An incredible career, going from being a professional wrestler to being the trainer of someone of the biggest stars in the sport of professional wrestling. Also, we’re going to be going back into the safe, into the vault of William Patrick Corgan, going into those memorabilia, the pictures, the programs to get all those crazy stories that only Dr. Thom remembers. Some stories that have never been told on camera before. Let’s get to it.

Who Was The First Wrestler That Caught Prichard’s Attention? 

“Well, it was The Funk Family. It was Terry Funk, Dory Funk Jr, and of course Dory Funk Sr had a unique way to deliver his message on TV, especially as the patriarch of The Funk Family and the heroes of West Texas, those were the guys that drew me in. I mean, just because the heels would do angles with young Terry Funk. The Von Broners who I talk about earlier, would come out and knock Terry out, cut his hair, hit him in the ear, blood coming from Terry Funk’s ear. Back in those days, that was unique. Terry Funk has always been a unique worker, but those guys drew me in. Guys like The Von Broners, The Infernos, the heels, the fact that these guys could get away with criminal acts on TV. And I told my mom, call the cops, she says, look, the cops are already there.

But it was convincing that people would hit the ring. Harley Race, Nick Kozak. Handsome Harley Race turned into Mad Dog Harley Race in the Amarillo Territory. But Harley came and was running roughshod over everybody as a heel. A guy named Grizzly Smith, who is a legit seven-foot-tall red head hillbilly from Kentucky and Grizz’s gimmick was he had the cast iron stomach. I don’t care, you can punch him, you can kick him, you can take a baseball bat, hell, I don’t care if you get on your 16 foot ladder, climb up there and you can jump on my stomach, you can’t hurt me and they would do this every week on TV for about four weeks. Harley Race would be destroying on the same show. Four of five weeks come and Harley says, hey, I got my ladder here, where are you Grizzly, you coward? That’s the one thing you don’t do is call somebody a coward in wrestling, you know that.” 

Who Broke Dr. Thom In? 

“Paul Bosch and The Iron Sheik. But I was working in the Houston Wrestling Office from the time I was 15 until the time I actually started wrestling. I love wrestling my whole life, and as I said, El Palso, Houston, I started writing to the wrestling magazines, Norm Kites and Jim Melby, and I said, could you send me a press pass? I got this great 35-millimeter camera. I think this is going to be one of my ways in, write stories, take pictures, get paid for it. Gong Magazine in Japan published some of my stuff. Paul Heyman, Cornette, Eddie Gilbert, a few guys did it, so we were in that group of guys who loved the business, the only way you could really get information, pen pals and things like that.
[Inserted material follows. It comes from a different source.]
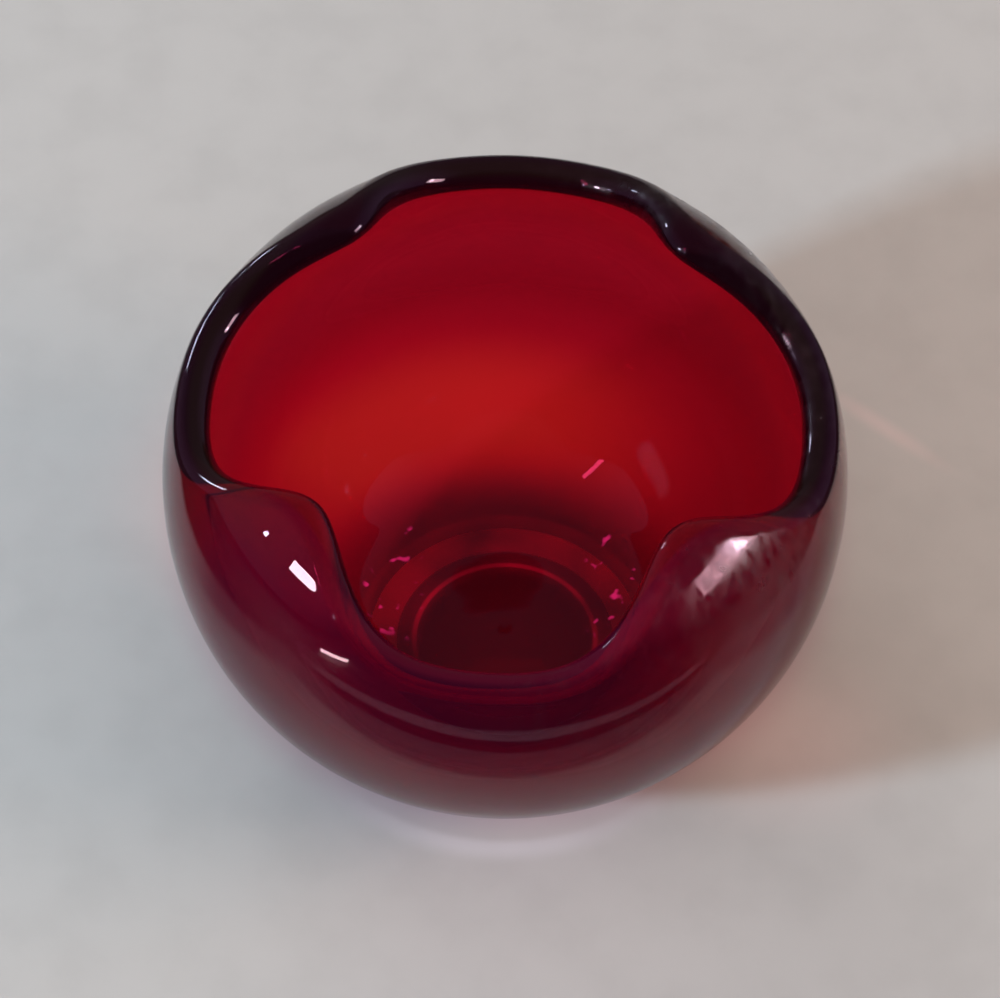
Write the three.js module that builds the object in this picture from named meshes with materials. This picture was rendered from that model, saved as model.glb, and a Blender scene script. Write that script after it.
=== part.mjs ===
// A heavy ruby glass rose bowl: a blown ball cut open at the top, its edge melted to a thick round lip
// and pressed in at four places, on a ground foot. Millimetres, +Z up, origin in the middle of the foot.
// The real bowl is one piece of glass. Its four worked regions are built as separate solids that meet
// at seams: the foot ring, the thick base, the wall and the lip.
import * as THREE from "three";

// Driving dimensions, in millimetres
const bodyDiameter = 120;
const footDiameter = 52;
const footWidth = 9;
const footHeight = 0.8;
const kickDepth = 1.2;
const floorThickness = 7.2;
const baseDish = 13;
const wallThickness = 6.6;
const lipDepth = 5;
const pinchDepth = 4.4;
const seamGap = 0.3;

// Driving angles, in degrees: latitudes are seen from the ball's centre, and turns are about +Z
const lobeLatitude = 17.4;
const pinchLatitude = 32.7;
const dentLatitude = 0;
const lipTilt = 3.4;
const tiltTurn = 103;
const lipTurn = -3.4;

// Counts and sharpness of the curves
const lobeCount = 4;
const lipWaveSharpness = 2.1;
const pinchSharpness = 2.5;
const dentSharpness = 3;
const floorSharpness = 16;

// Fineness of the meshes
const stepsAround = 96;
const wallSteps = 14;
const lipRoundSteps = 12;
const baseSteps = 6;

// Worked out from the driving dimensions
const radians = THREE.MathUtils.degToRad;
const ballRadius = bodyDiameter / 2;
const footRadius = footDiameter / 2;
const centreHeight = Math.sqrt(ballRadius ** 2 - footRadius ** 2);
const lipRadius = wallThickness / 2;
const seamHeight = floorThickness + baseDish;

// 0 in the middle of a lobe, 1 in the middle of a pinch
function pinchShare(around) {
  return Math.sin((lobeCount / 2) * (around - radians(lipTurn))) ** 2;
}

// Latitude of the lip's centre line, lowest in the lobes, highest in the pinches, and tilted a little
function lipLatitude(around) {
  const rise = radians(pinchLatitude - lobeLatitude);
  const wave = rise * pinchShare(around) ** lipWaveSharpness;
  const tilt = radians(lipTilt) * Math.cos(around - radians(tiltTurn));
  return radians(lobeLatitude) + wave + tilt;
}

// Distance of the outside from the ball's centre: the ball itself, pressed in towards each pinch
function outerRadius(latitude, around) {
  const start = radians(dentLatitude);
  const share = (latitude - start) / (lipLatitude(around) - start);
  const press = THREE.MathUtils.clamp(share, 0, 1) ** dentSharpness;
  return ballRadius - pinchDepth * pinchShare(around) ** pinchSharpness * press;
}

// Slope at which the pressed glass leans inwards where it meets the lip's round
function lipLean(around) {
  const reach = (lipLatitude(around) - radians(dentLatitude)) * ballRadius;
  const depth = pinchDepth * pinchShare(around) ** pinchSharpness;
  return (dentSharpness * depth) / reach;
}

// Distance of the cavity's surface from the ball's centre: the wall's inside, flattened to a floor
function innerRadius(latitude, around) {
  const wall = outerRadius(latitude, around) - wallThickness;
  if (latitude >= 0) return wall;
  const floor = (centreHeight - floorThickness) / Math.sin(-latitude);
  const power = -floorSharpness;
  return (wall ** power + floor ** power) ** (1 / power);
}

// Latitude below the ball's middle at which the cavity's surface passes a height, found by halving
function innerLatitude(height) {
  let low = -Math.PI / 2;
  let high = 0;
  for (let i = 0; i < 40; i++) {
    const middle = (low + high) / 2;
    const level = centreHeight + innerRadius(middle, 0) * Math.sin(middle);
    if (level < height) low = middle;
    else high = middle;
  }
  return high;
}

// A point given by its latitude, its turn about +Z and its distance from the ball's centre
function ballPoint(latitude, around, distance) {
  const reach = distance * Math.cos(latitude);
  return new THREE.Vector3(
    reach * Math.cos(around),
    reach * Math.sin(around),
    centreHeight + distance * Math.sin(latitude),
  );
}

// A point given by its distance from the axis and its height above the table
function levelPoint(reach, around, height) {
  return new THREE.Vector3(
    reach * Math.cos(around),
    reach * Math.sin(around),
    height,
  );
}

// One ring of points around the axis, from a function of the turn
function ring(pointAt) {
  const step = (2 * Math.PI) / stepsAround;
  const start = radians(lipTurn);
  return Array.from({ length: stepsAround }, (_, i) => pointAt(start + i * step));
}

// Evenly spaced values from start to end, both included
function spread(start, end, steps) {
  return Array.from({ length: steps + 1 }, (_, i) =>
    THREE.MathUtils.lerp(start, end, i / steps),
  );
}

// A closed surface through rings listed from the outside's foot, over the top and back inside.
// A ring of one point closes the surface on the axis, otherwise the last ring joins the first.
function closedSkin(rings) {
  const positions = rings.flat().flatMap((point) => point.toArray());
  const starts = [];
  let used = 0;
  for (const points of rings) {
    starts.push(used);
    used += points.length;
  }
  const index = [];
  const onAxis = rings[0].length === 1;
  const bands = onAxis ? rings.length - 1 : rings.length;
  for (let band = 0; band < bands; band++) {
    const next = (band + 1) % rings.length;
    for (let i = 0; i < stepsAround; i++) {
      const j = (i + 1) % stepsAround;
      const low = [i, j].map((k) => starts[band] + (k % rings[band].length));
      const high = [i, j].map((k) => starts[next] + (k % rings[next].length));
      if (rings[band].length > 1) index.push(low[0], low[1], high[1]);
      if (rings[next].length > 1) index.push(low[0], high[1], high[0]);
    }
  }
  const geometry = new THREE.BufferGeometry();
  const attribute = new THREE.Float32BufferAttribute(positions, 3);
  geometry.setAttribute("position", attribute);
  geometry.setIndex(index);
  geometry.computeVertexNormals();
  return geometry;
}

// The ring on which the bowl stands: flat below, with the ball's curve outside
function footRingGeometry() {
  const topReach = Math.sqrt(
    ballRadius ** 2 - (centreHeight - footHeight) ** 2,
  );
  const innerReach = footRadius - footWidth;
  return closedSkin([
    ring((around) => levelPoint(innerReach, around, 0)),
    ring((around) => levelPoint(footRadius, around, 0)),
    ring((around) => levelPoint(topReach, around, footHeight)),
    ring((around) => levelPoint(innerReach, around, footHeight)),
  ]);
}

// The thick solid bottom: kicked up inside the foot, flat on the foot ring and at the wall's seam,
// and dished on top as the cavity's floor
function baseGeometry() {
  const innerReach = footRadius - footWidth;
  const kick = spread(0, innerReach, baseSteps).map((reach) => {
    const height = footHeight + kickDepth * (1 - (reach / innerReach) ** 2);
    return reach === 0
      ? [levelPoint(0, 0, height)]
      : ring((around) => levelPoint(reach, around, height));
  });
  const outside = spread(footHeight, seamHeight, baseSteps).map((height) => {
    const reach = Math.sqrt(ballRadius ** 2 - (centreHeight - height) ** 2);
    return ring((around) => levelPoint(reach, around, height));
  });
  const dish = spread(innerLatitude(seamHeight), -Math.PI / 2, baseSteps * 2).map(
    (latitude, i) => {
      const distance = innerRadius(latitude, 0);
      const height = centreHeight + distance * Math.sin(latitude);
      return i === baseSteps * 2
        ? [levelPoint(0, 0, height)]
        : ring((around) => ballPoint(latitude, around, distance));
    },
  );
  for (const point of [...outside.at(-1), ...dish[0]]) point.z = seamHeight;
  return closedSkin([...kick, ...outside, ...dish]);
}

// Where the wall ends below the lip's seam
function wallTop(around) {
  return lipLatitude(around) - (lipDepth + seamGap) / ballRadius;
}

// The blown wall, from the base's flat seam up to the lip's seam
function wallGeometry() {
  const outerFoot = Math.asin((seamHeight - centreHeight) / ballRadius);
  const innerFoot = innerLatitude(seamHeight);
  const outside = spread(0, 1, wallSteps).map((share) =>
    ring((around) => {
      const latitude = THREE.MathUtils.lerp(outerFoot, wallTop(around), share);
      return ballPoint(latitude, around, outerRadius(latitude, around));
    }),
  );
  const inside = spread(1, 0, wallSteps).map((share) =>
    ring((around) => {
      const latitude = THREE.MathUtils.lerp(innerFoot, wallTop(around), share);
      return ballPoint(latitude, around, innerRadius(latitude, around));
    }),
  );
  // Both ends of the seam lie in one flat plane with the base's top
  for (const point of [...outside[0], ...inside.at(-1)]) point.z = seamHeight;
  return closedSkin([...outside, ...inside]);
}

// The melted edge: a band of the wall with a half round top
function lipGeometry() {
  const band = lipDepth / ballRadius;
  const outside = spread(-band, 0, 2).map((below) =>
    ring((around) => {
      const latitude = lipLatitude(around) + below;
      return ballPoint(latitude, around, outerRadius(latitude, around));
    }),
  );
  const round = spread(0, Math.PI, lipRoundSteps)
    .slice(1, -1)
    .map((angle) =>
      ring((around) => {
        const latitude = lipLatitude(around);
        const middle = outerRadius(latitude, around) - lipRadius;
        const out = lipRadius * Math.cos(angle);
        const up = lipRadius * Math.sin(angle);
        const point = ballPoint(latitude, around, middle + out);
        const upward = ballPoint(latitude + Math.PI / 2, around, up);
        const inward = ballPoint(latitude, around, up * lipLean(around));
        return point.add(upward).sub(inward);
      }),
    );
  const inside = spread(0, -band, 2).map((below) =>
    ring((around) => {
      const latitude = lipLatitude(around) + below;
      return ballPoint(latitude, around, innerRadius(latitude, around));
    }),
  );
  return closedSkin([...outside, ...round, ...inside]);
}

// Ruby glass, as bright as each region looks: the thicker the glass, the darker it is
function rubyGlass(color) {
  return new THREE.MeshStandardMaterial({
    color,
    roughness: 0.04,
    metalness: 0,
    transparent: true,
    opacity: 0.85,
  });
}

function region(name, geometry, color) {
  const mesh = new THREE.Mesh(geometry, rubyGlass(color));
  mesh.name = name;
  return mesh;
}

const group = new THREE.Group();
group.add(
  region("foot_ring", footRingGeometry(), "#3a0410"),
  region("base", baseGeometry(), "#500014"),
  region("wall", wallGeometry(), "#8c0418"),
  region("lip", lipGeometry(), "#240d12"),
);

export default group;
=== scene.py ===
"""A ruby glass rose bowl with a thick four-lobed lip, laid out as an add-on.

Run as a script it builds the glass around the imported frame, then the table, the lights and the camera.
Lengths are in metres, +Z is up, the origin is in the middle of the foot and the camera looks towards +Y.
Angles are in radians, except where a comment or a docstring says degrees.
"""

import math
from functools import partial

import bpy
from bpy.props import FloatProperty, FloatVectorProperty, IntProperty, PointerProperty
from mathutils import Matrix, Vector


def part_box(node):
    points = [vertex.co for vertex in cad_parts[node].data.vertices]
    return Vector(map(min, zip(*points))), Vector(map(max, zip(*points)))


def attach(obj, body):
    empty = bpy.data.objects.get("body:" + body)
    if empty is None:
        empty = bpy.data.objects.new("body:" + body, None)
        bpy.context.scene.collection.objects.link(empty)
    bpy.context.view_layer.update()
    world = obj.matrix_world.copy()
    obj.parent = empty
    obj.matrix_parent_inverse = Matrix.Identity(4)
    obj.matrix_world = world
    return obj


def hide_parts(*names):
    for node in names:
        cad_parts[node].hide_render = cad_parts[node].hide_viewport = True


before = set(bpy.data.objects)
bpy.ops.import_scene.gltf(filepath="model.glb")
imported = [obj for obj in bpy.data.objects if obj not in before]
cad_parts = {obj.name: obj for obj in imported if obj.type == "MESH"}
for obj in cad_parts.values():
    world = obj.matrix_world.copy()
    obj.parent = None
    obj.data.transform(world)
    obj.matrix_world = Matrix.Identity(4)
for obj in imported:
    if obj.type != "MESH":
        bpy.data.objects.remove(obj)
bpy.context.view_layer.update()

bl_info = {
    "name": "Ruby rose bowl",
    "version": (1, 0, 0),
    "blender": (4, 5, 0),
    "location": "3D View > Sidebar > Rose bowl",
    "description": "Builds a heavy ruby glass rose bowl with a thick four-lobed lip",
    "category": "Add Mesh",
}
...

I was looking for a way in, and my brother, Ken, who has always been there, picked me up from school one time when I was 12 years old. He called Paul Bosch and got me an appointment to sit with Paul and say he would like to take pictures of Jack Briscoe vs. Wahoo McDaniel next week. So, Paul gave this guy a chance. I had my press pass in my wallet because I carried it everywhere just in case you never know when you’re going to need that. He took the press pass, he pulled something out of his desk, like a drawer and said, okay, so you’d like to shoot Brisco/Wahoo this week? Okay, we can make that happen, just like that. A great man. He could see it in my eyes. My brother never told me what he said to him. My brother was a veteran, Paul was a veteran, there’s a connection.” 

Where Has The Wrestling Business Gone Wrong? 

“Because anyone, anyone can buy a ring, get in the ring and wrestle and become that fantasy character they wanted to become. In the old days, when you had the NWA as the leading organization in wrestling. The WWWF was an offshoot from the NWA. The AWA was an offshoot from the NWA. You had to belong. You had to pay your dues. You had to be licensed. You had commissions. You had people who were sitting in the promoter’s office saying, I wouldn’t book that guy if he was the last guy on Earth, because he looks like crap, he doesn’t go to the gym, he doesn’t have professional gear, he doesn’t believe it himself, so how am I to expect him to make others believe. You have to believe it, man. It’s got to come from your heart.

You have to have the passion and the feeling or it’s not going to come true. You’ve got to believe and that’s the problem I think we’re missing today. You can’t teach seven foot, you can’t teach someone to be physically imposing, you can’t teach that attitude, you either have it or steal it. You know, Larson is alive and well. Take somebody’s personality, make it your own and be believable. You have to practice if you don’t have it naturally. Don’t do it until you get it right, do it until you can’t get it wrong. Ernie Ladd didn’t do it, just pretending, that was Ernie. Without that I think that lacks a certain amount of authenticity. People can smell it, feel it, taste it, but if you’re faking it, phoning it in, not being real, yeah, no man, don’t even try to sell me that.”